Asian stock market, economy and companies update (May 18, 2010)
Despite the last-hour bounce in the US that saw indices turn in a positive close, Asian equities maintained a slightly more bearish tone amid further concerns of fiscal strains in Europe sinking emerging market demand. With just about 2 hours to go in Tokyo trading, Nikkei225 is the only gainer at +0.5% after rising by over 1% in the first hour. Taiwan and ASX200 are down about 0.1%, while Shanghai and Korea indices are off by over 0.5%. With a fresh set of US housing data on tap on Tuesday, front-month S&Ps are also down about 0.1% at 1,133 after initial rally to 1,138.
Asian stock market, economy and companies update (May 17, 2010)
Asian equity markets are sliding sharply to start the week, tracking more broad selling in the US on Friday.
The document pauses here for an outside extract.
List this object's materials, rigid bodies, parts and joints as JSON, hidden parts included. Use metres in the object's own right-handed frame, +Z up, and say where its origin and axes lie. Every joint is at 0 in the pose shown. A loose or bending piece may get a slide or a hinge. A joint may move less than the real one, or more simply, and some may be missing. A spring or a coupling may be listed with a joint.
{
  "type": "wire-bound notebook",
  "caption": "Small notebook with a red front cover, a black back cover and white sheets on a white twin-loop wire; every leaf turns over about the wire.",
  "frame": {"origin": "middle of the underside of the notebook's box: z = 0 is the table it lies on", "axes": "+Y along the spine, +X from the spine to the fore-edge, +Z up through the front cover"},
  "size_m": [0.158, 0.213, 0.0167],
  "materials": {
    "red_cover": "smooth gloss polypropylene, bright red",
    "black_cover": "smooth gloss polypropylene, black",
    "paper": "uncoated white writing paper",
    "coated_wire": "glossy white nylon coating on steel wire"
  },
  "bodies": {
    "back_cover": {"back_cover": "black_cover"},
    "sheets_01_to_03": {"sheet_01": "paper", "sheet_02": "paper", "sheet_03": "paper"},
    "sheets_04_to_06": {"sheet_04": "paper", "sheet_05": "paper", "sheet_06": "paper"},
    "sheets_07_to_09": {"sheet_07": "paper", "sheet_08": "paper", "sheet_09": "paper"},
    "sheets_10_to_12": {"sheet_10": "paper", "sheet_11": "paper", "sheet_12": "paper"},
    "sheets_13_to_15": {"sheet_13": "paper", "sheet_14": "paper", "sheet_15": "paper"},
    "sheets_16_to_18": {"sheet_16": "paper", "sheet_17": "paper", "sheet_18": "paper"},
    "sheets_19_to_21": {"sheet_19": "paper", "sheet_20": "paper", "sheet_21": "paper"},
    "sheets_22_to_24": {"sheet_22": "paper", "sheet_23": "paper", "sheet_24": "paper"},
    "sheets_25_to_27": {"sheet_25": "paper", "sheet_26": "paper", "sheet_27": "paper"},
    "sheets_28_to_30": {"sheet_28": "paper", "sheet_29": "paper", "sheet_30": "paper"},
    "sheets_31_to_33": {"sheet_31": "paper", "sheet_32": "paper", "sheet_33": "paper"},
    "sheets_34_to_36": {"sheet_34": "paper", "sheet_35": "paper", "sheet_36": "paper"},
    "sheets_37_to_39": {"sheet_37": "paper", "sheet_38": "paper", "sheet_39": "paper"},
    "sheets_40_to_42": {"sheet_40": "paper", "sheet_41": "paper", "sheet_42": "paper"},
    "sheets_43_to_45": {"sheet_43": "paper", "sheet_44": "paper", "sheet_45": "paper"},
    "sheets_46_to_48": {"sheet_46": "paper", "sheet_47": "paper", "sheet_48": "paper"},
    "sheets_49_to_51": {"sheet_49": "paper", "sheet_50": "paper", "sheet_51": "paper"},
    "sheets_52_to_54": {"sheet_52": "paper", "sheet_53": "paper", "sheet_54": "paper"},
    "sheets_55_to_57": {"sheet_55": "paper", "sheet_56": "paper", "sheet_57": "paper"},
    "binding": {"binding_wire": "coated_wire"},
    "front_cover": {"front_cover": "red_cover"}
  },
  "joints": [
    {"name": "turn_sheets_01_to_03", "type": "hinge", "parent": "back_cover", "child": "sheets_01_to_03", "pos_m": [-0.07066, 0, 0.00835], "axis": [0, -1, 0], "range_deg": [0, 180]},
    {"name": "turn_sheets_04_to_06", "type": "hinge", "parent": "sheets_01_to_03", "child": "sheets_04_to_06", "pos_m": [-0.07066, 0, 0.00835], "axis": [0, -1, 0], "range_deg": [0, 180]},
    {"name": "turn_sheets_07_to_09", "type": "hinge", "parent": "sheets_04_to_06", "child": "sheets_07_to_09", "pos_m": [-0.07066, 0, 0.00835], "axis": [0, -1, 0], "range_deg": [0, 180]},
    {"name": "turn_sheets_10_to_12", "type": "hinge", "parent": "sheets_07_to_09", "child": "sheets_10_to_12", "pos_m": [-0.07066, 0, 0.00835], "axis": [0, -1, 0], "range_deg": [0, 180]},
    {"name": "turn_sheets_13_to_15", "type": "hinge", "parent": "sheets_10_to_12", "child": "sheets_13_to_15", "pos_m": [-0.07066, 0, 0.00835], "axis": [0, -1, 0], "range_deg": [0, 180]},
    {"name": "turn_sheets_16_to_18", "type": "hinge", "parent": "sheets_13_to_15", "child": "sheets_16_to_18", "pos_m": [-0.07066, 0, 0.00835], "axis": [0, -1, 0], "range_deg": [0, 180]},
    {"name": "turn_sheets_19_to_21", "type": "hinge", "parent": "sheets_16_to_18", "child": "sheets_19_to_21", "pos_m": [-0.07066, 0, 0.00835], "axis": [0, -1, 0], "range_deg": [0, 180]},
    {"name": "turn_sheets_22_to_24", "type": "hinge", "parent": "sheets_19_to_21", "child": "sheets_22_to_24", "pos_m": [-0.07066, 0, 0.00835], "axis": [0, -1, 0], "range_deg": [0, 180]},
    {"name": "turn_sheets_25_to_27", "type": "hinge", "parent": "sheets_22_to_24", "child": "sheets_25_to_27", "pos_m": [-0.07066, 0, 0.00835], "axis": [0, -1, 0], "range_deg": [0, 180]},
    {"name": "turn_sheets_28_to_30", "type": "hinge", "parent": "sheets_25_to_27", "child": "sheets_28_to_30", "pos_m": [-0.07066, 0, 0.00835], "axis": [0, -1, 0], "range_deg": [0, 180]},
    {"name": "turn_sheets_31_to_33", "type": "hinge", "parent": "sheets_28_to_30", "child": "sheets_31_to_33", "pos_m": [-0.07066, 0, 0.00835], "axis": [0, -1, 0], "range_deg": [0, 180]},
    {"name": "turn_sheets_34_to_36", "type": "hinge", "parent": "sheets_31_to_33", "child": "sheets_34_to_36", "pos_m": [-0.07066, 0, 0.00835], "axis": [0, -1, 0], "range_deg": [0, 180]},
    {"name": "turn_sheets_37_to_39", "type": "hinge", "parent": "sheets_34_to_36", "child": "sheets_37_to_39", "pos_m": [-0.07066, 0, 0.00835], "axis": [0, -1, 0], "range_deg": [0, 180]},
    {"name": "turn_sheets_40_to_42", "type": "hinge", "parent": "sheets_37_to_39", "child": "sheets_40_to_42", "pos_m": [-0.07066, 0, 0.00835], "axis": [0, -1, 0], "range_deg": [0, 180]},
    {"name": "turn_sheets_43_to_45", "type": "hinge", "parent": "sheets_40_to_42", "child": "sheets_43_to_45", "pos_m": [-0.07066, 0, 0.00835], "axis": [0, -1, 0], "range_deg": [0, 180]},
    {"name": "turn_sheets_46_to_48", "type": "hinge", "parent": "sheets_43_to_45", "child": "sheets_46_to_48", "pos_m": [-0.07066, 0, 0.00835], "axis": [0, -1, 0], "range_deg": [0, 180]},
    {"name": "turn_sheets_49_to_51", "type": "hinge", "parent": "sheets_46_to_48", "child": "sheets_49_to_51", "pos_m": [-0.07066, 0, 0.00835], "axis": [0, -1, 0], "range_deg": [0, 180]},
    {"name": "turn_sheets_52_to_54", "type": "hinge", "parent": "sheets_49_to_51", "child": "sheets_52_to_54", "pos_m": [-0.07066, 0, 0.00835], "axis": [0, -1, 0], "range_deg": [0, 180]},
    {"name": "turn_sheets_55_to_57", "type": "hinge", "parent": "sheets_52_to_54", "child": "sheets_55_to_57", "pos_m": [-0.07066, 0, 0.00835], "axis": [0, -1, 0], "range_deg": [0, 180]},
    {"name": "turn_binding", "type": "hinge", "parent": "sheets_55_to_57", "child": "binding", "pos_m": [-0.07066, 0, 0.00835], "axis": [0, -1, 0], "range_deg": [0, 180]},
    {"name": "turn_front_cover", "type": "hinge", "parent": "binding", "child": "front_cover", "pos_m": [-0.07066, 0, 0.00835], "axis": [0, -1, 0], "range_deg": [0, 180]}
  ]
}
Uncertainty over the effectiveness of the EU bailout package that briefly revived buying sentiment early last week remains at the heart of the prevailing bearish sentiment, coupled with fear of austerity across Europe depressing consumer demand for emerging markets goods further igniting risk-aversion flows. Entering the final hour of Tokyo trading, Nikkei225, the Taiex, and ASX200 are all down 2-2.5%, while Shanghai Composite and the Kospi are down nearly 3%. Ahead of the Monday open, front-month S&Ps are also down about 1%, falling about 15 handles to 1,120 session lows.
Asian stock market, economy and companies update (May 13, 2010)
Asian equity markets are in the green across the board as Wednesday's risk appetite in the US indices following a day of respite on Tuesday is helping erase last week's collapse. Tech export heavy Nikkei225 and Taiwan's Taiex are seeing the biggest gains of just over 2.2%, Korea's Kospi and Sydney's ASX200 are close behind at +1.5%, and even the Shanghai market is seeing a modest bounce of 0.8%. Ahead of the Thursday session, front-month S&Ps are up a marginal 0.1% just above 1,170. Overnight, Cisco exceeded estimates on top and bottom line, reporting Q3 $0.42 v $0.39e, Rev $10.4B v $10.2Be and also guiding Q4 Rev +25-28% y/y (implies R$10.6-10.9B v $10.6Be). Despite the record level revenue, a drop in y/y GM weighed on the stock afterhours to the tune of a 2% drop.
Asian stock market, economy and companies update (May 12, 2010)
Asian equity markets are mixed, tracking the seesaw of the US session that saw both the S&P500 and the Dow close down 0.3% after rising to positive territory in midday trade. Despite the strong set of earnings overnight from Tokyo - most notably an unexpected operating profit for the FY from Toyota - Nikkei225 is down 0.2% entering the final hour. Taiwan and Sydney bourses are up about 0.3%, the Kospi is flat, while Shanghai remains weighed down by property market concerns. With US trade data on tap for the Wednesday US session, front-month S&Ps are weaker by 0.9% at 1,142.
Asian stock market, economy and companies update (May 11, 2010)
Asian equity markets are turning cautious once again, with mixed monthly economic data out of China raising fears of tighter policy/currency actions weighing on sentiment already prone to profit-taking following strong stock gains across the globe. Entering the final hour of Tokyo trading, Nikkei225 is at session lows, down 0.9%. Elsewhere, S&P/ASX is off 0.8%, while the Kospi and the Taiex are down around 0.5%. After 4.4% cash-market rally in S&P500, front-month contract is off 0.5%, just above 1,150.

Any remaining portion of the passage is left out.